(Problem to solve)
Reproduce the listing verbatim.

(Material provided)
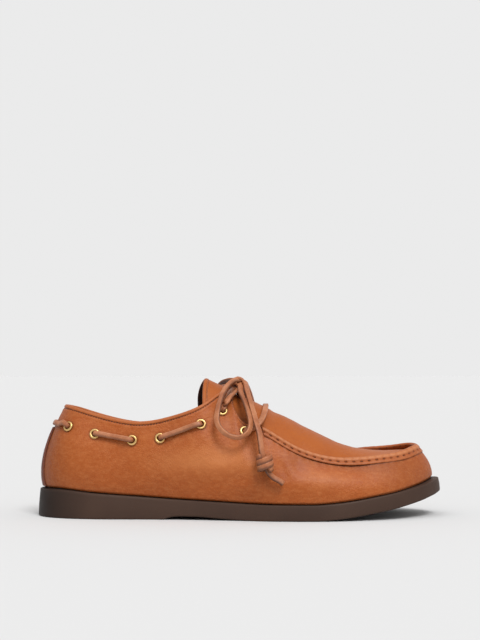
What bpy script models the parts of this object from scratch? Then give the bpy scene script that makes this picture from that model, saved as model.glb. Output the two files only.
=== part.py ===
"""Derby shoe with a moccasin toe and a leather thong, for the right foot.

Metres, +Z up. The toe points along +X and the inner side of the foot faces +Y. The origin lies on the floor
under the middle of the heel. Across the shoe, lateral is the outer side (-Y) and medial the inner side (+Y).
"""
import math

import bpy
import bmesh
import numpy as np
from mathutils import Matrix, Vector

MM = 0.001

# Sizes of the sole
SOLE_LENGTH = 0.298
BALL_WIDTH = 0.105
HEEL_WIDTH = 0.070
HEEL_CENTRE = 0.037
HEEL_THICKNESS = 0.0209
FOREFOOT_THICKNESS = 0.0113
TOE_SPRING = 0.0175
ARCH_RISE = 0.0024
SIDE_DRAFT = 0.0012
EDGE_ROUND = 0.0010
LEDGE_SIDE = 0.0024
LEDGE_HEEL = 0.0040
LEDGE_TOE = 0.0060
LEDGE_SLOPE = 0.33

# Sizes of the upper, its heights taken from the top of the sole
HEEL_RISE = 0.064
INSTEP_RISE = 0.077
TOE_RISE = 0.026
TONGUE_RISE = 0.088
WALL = 0.0020
GAP = 0.0003
SEAT_GAP = 0.0005
TONGUE_GAP = 0.0009
TONGUE_LAP = 0.0085
INSOLE_THICKNESS = 0.0025
INSOLE_GAP = 0.0012
BULGE_LEVEL = 0.44
CROWN_POWER = 2.1

# Sizes of the seam, binding and backstay
SEAM_HEIGHT = 0.0056
SEAM_PROUD = 0.0010
SEAM_ROLL = 0.0018
APRON_DROP = 0.0022
EDGE_STEP = 0.0004
BINDING_HEIGHT = 0.0020
BINDING_PROUD = 0.0005
BACKSTAY_TOP_WIDTH = 0.018
BACKSTAY_WIDTH = 0.032
BACKSTAY_PROUD = 0.0014

# Sizes of the eyelets and the thong
LACE_DIAMETER = 0.0031
EYELET_BORE = 0.0041
EYELET_OUTER = 0.0074
EYELET_BARREL = 0.0004
EYELET_FLANGE = 0.0008
HEEL_EYELET_DROP = 0.0152
EYELET_DROP = 0.0136
FLAP_EYELET_DROP = 0.0155
FRONT_EYELET_DROP = 0.0084
LACE_TURN = 0.0019
BARREL_LENGTH = 0.0145
BARREL_DIAMETER = 0.0115

# A row for each cross section from heel to toe. Along is a share of the sole's length from the heel, across a share
# of the breadth there, swell a share of the upper's rise, and lift what the medial top stands above the lateral one.
SECTION_COLUMNS = ("sole_along", "lateral", "medial", "swell",
                   "top_along", "top_lateral", "top_medial", "top_height", "top_lift")
SECTIONS = {
    "heel back": (0.000, 0.000, 0.000, 0.109, 0.066, 0.000, 0.000, 0.914, 0.000),
    "heel corner": (0.028, -0.300, 0.293, 0.112, 0.082, -0.180, 0.180, 0.902, -0.008),
    "heel side": (0.120, -0.486, 0.479, 0.096, 0.126, -0.307, 0.307, 0.853, -0.020),
    "quarter": (0.250, -0.508, 0.473, 0.063, 0.238, -0.445, 0.438, 0.751, -0.034),
    "waist": (0.383, -0.455, 0.382, 0.080, 0.339, -0.382, 0.371, 0.806, -0.034),
    "flap back": (0.453, -0.447, 0.371, 0.104, 0.420, -0.312, 0.302, 0.930, -0.030),
    "flap top": (0.507, -0.451, 0.386, 0.157, 0.464, -0.200, 0.200, 1.016, -0.013),
    "flap front": (0.544, -0.467, 0.414, 0.137, 0.483, -0.257, 0.252, 0.926, 0.006),
    "flap foot": (0.574, -0.481, 0.441, 0.111, 0.508, -0.314, 0.305, 0.798, 0.006),
    "throat": (0.601, -0.489, 0.462, 0.094, 0.545, -0.346, 0.329, 0.785, 0.012),
    "seam start": (0.634, -0.495, 0.483, 0.086, 0.585, -0.357, 0.324, 0.736, 0.015),
    "ball": (0.708, -0.493, 0.500, 0.094, 0.651, -0.352, 0.314, 0.634, 0.036),
    "toes": (0.790, -0.452, 0.486, 0.103, 0.742, -0.324, 0.305, 0.590, 0.055),
    "toe back": (0.869, -0.381, 0.429, 0.095, 0.828, -0.267, 0.281, 0.644, 0.070),
    "toe side": (0.936, -0.262, 0.329, 0.098, 0.893, -0.181, 0.219, 0.722, 0.070),
    "toe corner": (0.985, -0.105, 0.200, 0.108, 0.930, -0.076, 0.148, 0.822, 0.030),
    "toe tip": (1.000, 0.048, 0.048, 0.145, 0.943, 0.033, 0.033, 0.845, 0.000),
}

# The top of the sole, as shares of what the heel adds to the forefoot's thickness
HEEL_ROWS = ((0.00, 0.97), (0.05, 1.00), (0.15, 0.74), (0.25, 0.52), (0.35, 0.31),
             (0.45, 0.16), (0.55, 0.03), (0.62, 0.00), (1.00, 0.00))
# The toe's rise off the floor, as shares of the toe spring
SPRING_ROWS = ((0.00, 0.00), (0.67, 0.00), (0.725, 0.06), (0.775, 0.16), (0.825, 0.30), (0.872, 0.44),
               (0.906, 0.57), (0.94, 0.71), (0.975, 0.89), (1.00, 1.00))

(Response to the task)
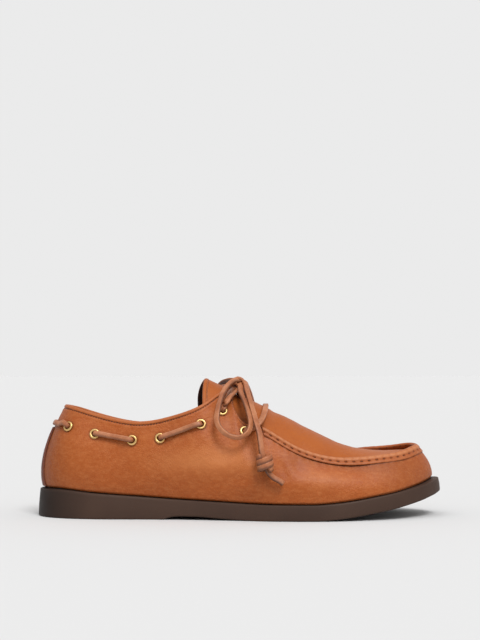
What bpy script models the parts of this object from scratch? Then give the bpy scene script that makes this picture from that model, saved as model.glb. Output the two files only.
=== part.py ===
"""Derby shoe with a moccasin toe and a leather thong, for the right foot.

Metres, +Z up. The toe points along +X and the inner side of the foot faces +Y. The origin lies on the floor
under the middle of the heel. Across the shoe, lateral is the outer side (-Y) and medial the inner side (+Y).
"""
import math

import bpy
import bmesh
import numpy as np
from mathutils import Matrix, Vector

MM = 0.001

# Sizes of the sole
SOLE_LENGTH = 0.298
BALL_WIDTH = 0.105
HEEL_WIDTH = 0.070
HEEL_CENTRE = 0.037
HEEL_THICKNESS = 0.0209
FOREFOOT_THICKNESS = 0.0113
TOE_SPRING = 0.0175
ARCH_RISE = 0.0024
SIDE_DRAFT = 0.0012
EDGE_ROUND = 0.0010
LEDGE_SIDE = 0.0024
LEDGE_HEEL = 0.0040
LEDGE_TOE = 0.0060
LEDGE_SLOPE = 0.33

# Sizes of the upper, its heights taken from the top of the sole
HEEL_RISE = 0.064
INSTEP_RISE = 0.077
TOE_RISE = 0.026
TONGUE_RISE = 0.088
WALL = 0.0020
GAP = 0.0003
SEAT_GAP = 0.0005
TONGUE_GAP = 0.0009
TONGUE_LAP = 0.0085
INSOLE_THICKNESS = 0.0025
INSOLE_GAP = 0.0012
BULGE_LEVEL = 0.44
CROWN_POWER = 2.1

# Sizes of the seam, binding and backstay
SEAM_HEIGHT = 0.0056
SEAM_PROUD = 0.0010
SEAM_ROLL = 0.0018
APRON_DROP = 0.0022
EDGE_STEP = 0.0004
BINDING_HEIGHT = 0.0020
BINDING_PROUD = 0.0005
BACKSTAY_TOP_WIDTH = 0.018
BACKSTAY_WIDTH = 0.032
BACKSTAY_PROUD = 0.0014

# Sizes of the eyelets and the thong
LACE_DIAMETER = 0.0031
EYELET_BORE = 0.0041
EYELET_OUTER = 0.0074
EYELET_BARREL = 0.0004
EYELET_FLANGE = 0.0008
HEEL_EYELET_DROP = 0.0152
EYELET_DROP = 0.0136
FLAP_EYELET_DROP = 0.0155
FRONT_EYELET_DROP = 0.0084
LACE_TURN = 0.0019
BARREL_LENGTH = 0.0145
BARREL_DIAMETER = 0.0115

# A row for each cross section from heel to toe. Along is a share of the sole's length from the heel, across a share
# of the breadth there, swell a share of the upper's rise, and lift what the medial top stands above the lateral one.
SECTION_COLUMNS = ("sole_along", "lateral", "medial", "swell",
                   "top_along", "top_lateral", "top_medial", "top_height", "top_lift")
SECTIONS = {
    "heel back": (0.000, 0.000, 0.000, 0.109, 0.066, 0.000, 0.000, 0.914, 0.000),
    "heel corner": (0.028, -0.300, 0.293, 0.112, 0.082, -0.180, 0.180, 0.902, -0.008),
    "heel side": (0.120, -0.486, 0.479, 0.096, 0.126, -0.307, 0.307, 0.853, -0.020),
    "quarter": (0.250, -0.508, 0.473, 0.063, 0.238, -0.445, 0.438, 0.751, -0.034),
    "waist": (0.383, -0.455, 0.382, 0.080, 0.339, -0.382, 0.371, 0.806, -0.034),
    "flap back": (0.453, -0.447, 0.371, 0.104, 0.420, -0.312, 0.302, 0.930, -0.030),
    "flap top": (0.507, -0.451, 0.386, 0.157, 0.464, -0.200, 0.200, 1.016, -0.013),
    "flap front": (0.544, -0.467, 0.414, 0.137, 0.483, -0.257, 0.252, 0.926, 0.006),
    "flap foot": (0.574, -0.481, 0.441, 0.111, 0.508, -0.314, 0.305, 0.798, 0.006),
    "throat": (0.601, -0.489, 0.462, 0.094, 0.545, -0.346, 0.329, 0.785, 0.012),
    "seam start": (0.634, -0.495, 0.483, 0.086, 0.585, -0.357, 0.324, 0.736, 0.015),
    "ball": (0.708, -0.493, 0.500, 0.094, 0.651, -0.352, 0.314, 0.634, 0.036),
    "toes": (0.790, -0.452, 0.486, 0.103, 0.742, -0.324, 0.305, 0.590, 0.055),
    "toe back": (0.869, -0.381, 0.429, 0.095, 0.828, -0.267, 0.281, 0.644, 0.070),
    "toe side": (0.936, -0.262, 0.329, 0.098, 0.893, -0.181, 0.219, 0.722, 0.070),
    "toe corner": (0.985, -0.105, 0.200, 0.108, 0.930, -0.076, 0.148, 0.822, 0.030),
    "toe tip": (1.000, 0.048, 0.048, 0.145, 0.943, 0.033, 0.033, 0.845, 0.000),
}

# The top of the sole, as shares of what the heel adds to the forefoot's thickness
HEEL_ROWS = ((0.00, 0.97), (0.05, 1.00), (0.15, 0.74), (0.25, 0.52), (0.35, 0.31),
             (0.45, 0.16), (0.55, 0.03), (0.62, 0.00), (1.00, 0.00))
# The toe's rise off the floor, as shares of the toe spring
SPRING_ROWS = ((0.00, 0.00), (0.67, 0.00), (0.725, 0.06), (0.775, 0.16), (0.825, 0.30), (0.872, 0.44),
               (0.906, 0.57), (0.94, 0.71), (0.975, 0.89), (1.00, 1.00))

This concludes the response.